Source excerpt >>
#####

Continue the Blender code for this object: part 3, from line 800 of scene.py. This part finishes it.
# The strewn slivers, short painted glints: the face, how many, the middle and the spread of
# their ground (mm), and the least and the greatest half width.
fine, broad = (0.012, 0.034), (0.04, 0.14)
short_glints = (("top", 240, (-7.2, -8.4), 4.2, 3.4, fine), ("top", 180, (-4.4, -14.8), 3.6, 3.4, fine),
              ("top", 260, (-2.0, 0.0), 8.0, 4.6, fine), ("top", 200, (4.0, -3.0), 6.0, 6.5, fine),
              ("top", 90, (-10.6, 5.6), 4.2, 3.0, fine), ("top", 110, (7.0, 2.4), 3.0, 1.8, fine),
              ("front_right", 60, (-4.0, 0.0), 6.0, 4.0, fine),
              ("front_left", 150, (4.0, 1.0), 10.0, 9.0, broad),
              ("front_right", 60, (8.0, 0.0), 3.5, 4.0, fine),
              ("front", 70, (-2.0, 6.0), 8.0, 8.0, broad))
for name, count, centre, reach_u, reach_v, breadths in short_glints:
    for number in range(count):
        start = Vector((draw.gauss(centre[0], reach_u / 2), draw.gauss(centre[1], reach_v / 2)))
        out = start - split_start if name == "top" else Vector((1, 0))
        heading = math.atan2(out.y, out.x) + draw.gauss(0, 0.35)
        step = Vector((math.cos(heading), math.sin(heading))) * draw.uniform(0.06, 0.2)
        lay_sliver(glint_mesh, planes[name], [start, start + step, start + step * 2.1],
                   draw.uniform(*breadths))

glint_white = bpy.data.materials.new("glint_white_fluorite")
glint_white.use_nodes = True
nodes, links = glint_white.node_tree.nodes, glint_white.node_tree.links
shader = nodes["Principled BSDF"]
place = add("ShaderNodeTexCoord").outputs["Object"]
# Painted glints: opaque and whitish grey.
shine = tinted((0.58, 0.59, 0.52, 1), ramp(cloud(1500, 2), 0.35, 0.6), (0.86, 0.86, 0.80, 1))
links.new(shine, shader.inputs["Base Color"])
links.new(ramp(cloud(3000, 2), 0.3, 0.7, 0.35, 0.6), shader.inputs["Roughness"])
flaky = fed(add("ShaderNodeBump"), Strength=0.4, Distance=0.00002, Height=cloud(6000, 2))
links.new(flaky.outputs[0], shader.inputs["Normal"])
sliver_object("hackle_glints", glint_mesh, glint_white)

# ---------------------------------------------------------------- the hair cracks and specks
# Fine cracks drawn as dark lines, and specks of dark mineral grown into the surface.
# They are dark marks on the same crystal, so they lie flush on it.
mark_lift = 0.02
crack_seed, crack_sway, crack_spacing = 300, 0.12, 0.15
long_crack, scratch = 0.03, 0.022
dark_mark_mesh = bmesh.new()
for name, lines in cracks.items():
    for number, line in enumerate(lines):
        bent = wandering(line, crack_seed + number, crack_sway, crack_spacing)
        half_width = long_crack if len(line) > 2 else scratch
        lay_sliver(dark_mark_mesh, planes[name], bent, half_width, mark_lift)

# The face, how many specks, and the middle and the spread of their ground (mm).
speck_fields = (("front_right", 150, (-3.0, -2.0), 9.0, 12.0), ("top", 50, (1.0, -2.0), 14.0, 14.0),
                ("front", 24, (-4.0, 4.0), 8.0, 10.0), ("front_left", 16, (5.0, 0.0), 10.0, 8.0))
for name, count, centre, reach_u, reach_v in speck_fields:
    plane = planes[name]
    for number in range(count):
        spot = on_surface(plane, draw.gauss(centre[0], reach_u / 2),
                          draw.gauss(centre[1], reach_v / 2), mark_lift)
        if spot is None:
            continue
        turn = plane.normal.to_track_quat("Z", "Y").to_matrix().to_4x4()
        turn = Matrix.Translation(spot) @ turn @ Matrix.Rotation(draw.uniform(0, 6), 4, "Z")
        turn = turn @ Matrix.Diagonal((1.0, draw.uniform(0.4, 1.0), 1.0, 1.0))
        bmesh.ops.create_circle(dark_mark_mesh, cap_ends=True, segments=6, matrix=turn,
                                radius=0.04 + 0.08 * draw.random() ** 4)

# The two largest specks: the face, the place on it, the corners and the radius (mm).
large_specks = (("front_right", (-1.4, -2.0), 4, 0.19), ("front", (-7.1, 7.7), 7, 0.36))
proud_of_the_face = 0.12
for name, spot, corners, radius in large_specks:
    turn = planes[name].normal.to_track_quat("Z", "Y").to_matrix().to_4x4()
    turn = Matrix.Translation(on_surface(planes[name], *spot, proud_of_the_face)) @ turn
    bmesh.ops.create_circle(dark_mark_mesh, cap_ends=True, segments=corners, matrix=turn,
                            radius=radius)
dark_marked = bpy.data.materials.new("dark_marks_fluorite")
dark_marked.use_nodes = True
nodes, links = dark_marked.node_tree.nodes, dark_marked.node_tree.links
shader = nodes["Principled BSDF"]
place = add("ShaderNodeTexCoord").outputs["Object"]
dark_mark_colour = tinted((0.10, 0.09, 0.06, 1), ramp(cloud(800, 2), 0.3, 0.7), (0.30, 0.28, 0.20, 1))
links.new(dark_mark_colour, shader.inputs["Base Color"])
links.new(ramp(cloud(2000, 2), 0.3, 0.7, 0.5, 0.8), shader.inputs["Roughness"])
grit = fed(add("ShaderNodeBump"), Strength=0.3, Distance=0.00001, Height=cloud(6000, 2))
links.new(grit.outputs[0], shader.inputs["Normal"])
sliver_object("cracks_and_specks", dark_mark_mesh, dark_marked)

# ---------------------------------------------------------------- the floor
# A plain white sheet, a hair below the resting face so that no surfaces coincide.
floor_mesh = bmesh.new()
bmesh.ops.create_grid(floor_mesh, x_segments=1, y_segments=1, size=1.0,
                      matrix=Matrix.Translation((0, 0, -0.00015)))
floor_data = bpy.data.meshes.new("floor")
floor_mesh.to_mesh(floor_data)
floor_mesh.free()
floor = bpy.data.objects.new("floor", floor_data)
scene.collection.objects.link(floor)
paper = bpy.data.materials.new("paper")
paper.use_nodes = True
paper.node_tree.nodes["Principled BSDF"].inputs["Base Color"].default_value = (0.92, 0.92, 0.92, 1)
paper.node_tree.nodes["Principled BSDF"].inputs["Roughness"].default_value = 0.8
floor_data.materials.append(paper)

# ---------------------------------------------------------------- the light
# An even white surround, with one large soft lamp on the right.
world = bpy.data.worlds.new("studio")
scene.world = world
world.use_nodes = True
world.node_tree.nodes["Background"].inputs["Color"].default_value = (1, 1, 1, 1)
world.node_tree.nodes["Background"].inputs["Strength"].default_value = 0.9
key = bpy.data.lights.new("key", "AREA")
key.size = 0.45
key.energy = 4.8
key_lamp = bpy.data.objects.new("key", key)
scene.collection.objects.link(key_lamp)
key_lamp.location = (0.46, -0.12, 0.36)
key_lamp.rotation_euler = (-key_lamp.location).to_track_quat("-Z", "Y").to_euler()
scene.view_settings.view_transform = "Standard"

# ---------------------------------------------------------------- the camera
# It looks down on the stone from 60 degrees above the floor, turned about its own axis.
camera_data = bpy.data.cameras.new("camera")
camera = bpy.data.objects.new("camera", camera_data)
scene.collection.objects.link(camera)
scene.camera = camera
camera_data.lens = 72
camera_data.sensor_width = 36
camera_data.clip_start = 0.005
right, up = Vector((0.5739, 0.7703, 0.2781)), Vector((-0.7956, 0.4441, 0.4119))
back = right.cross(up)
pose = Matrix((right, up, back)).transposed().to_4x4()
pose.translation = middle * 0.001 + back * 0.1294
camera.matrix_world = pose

#####

Exercise description >> Write out, unaltered, the lines from the opening of the listing through the line that includes "draw.uniform(*breadths))".

Result below >>
Continue the Blender code for this object: part 3, from line 800 of scene.py. This part finishes it.
# The strewn slivers, short painted glints: the face, how many, the middle and the spread of
# their ground (mm), and the least and the greatest half width.
fine, broad = (0.012, 0.034), (0.04, 0.14)
short_glints = (("top", 240, (-7.2, -8.4), 4.2, 3.4, fine), ("top", 180, (-4.4, -14.8), 3.6, 3.4, fine),
              ("top", 260, (-2.0, 0.0), 8.0, 4.6, fine), ("top", 200, (4.0, -3.0), 6.0, 6.5, fine),
              ("top", 90, (-10.6, 5.6), 4.2, 3.0, fine), ("top", 110, (7.0, 2.4), 3.0, 1.8, fine),
              ("front_right", 60, (-4.0, 0.0), 6.0, 4.0, fine),
              ("front_left", 150, (4.0, 1.0), 10.0, 9.0, broad),
              ("front_right", 60, (8.0, 0.0), 3.5, 4.0, fine),
              ("front", 70, (-2.0, 6.0), 8.0, 8.0, broad))
for name, count, centre, reach_u, reach_v, breadths in short_glints:
    for number in range(count):
        start = Vector((draw.gauss(centre[0], reach_u / 2), draw.gauss(centre[1], reach_v / 2)))
        out = start - split_start if name == "top" else Vector((1, 0))
        heading = math.atan2(out.y, out.x) + draw.gauss(0, 0.35)
        step = Vector((math.cos(heading), math.sin(heading))) * draw.uniform(0.06, 0.2)
        lay_sliver(glint_mesh, planes[name], [start, start + step, start + step * 2.1],
                   draw.uniform(*breadths))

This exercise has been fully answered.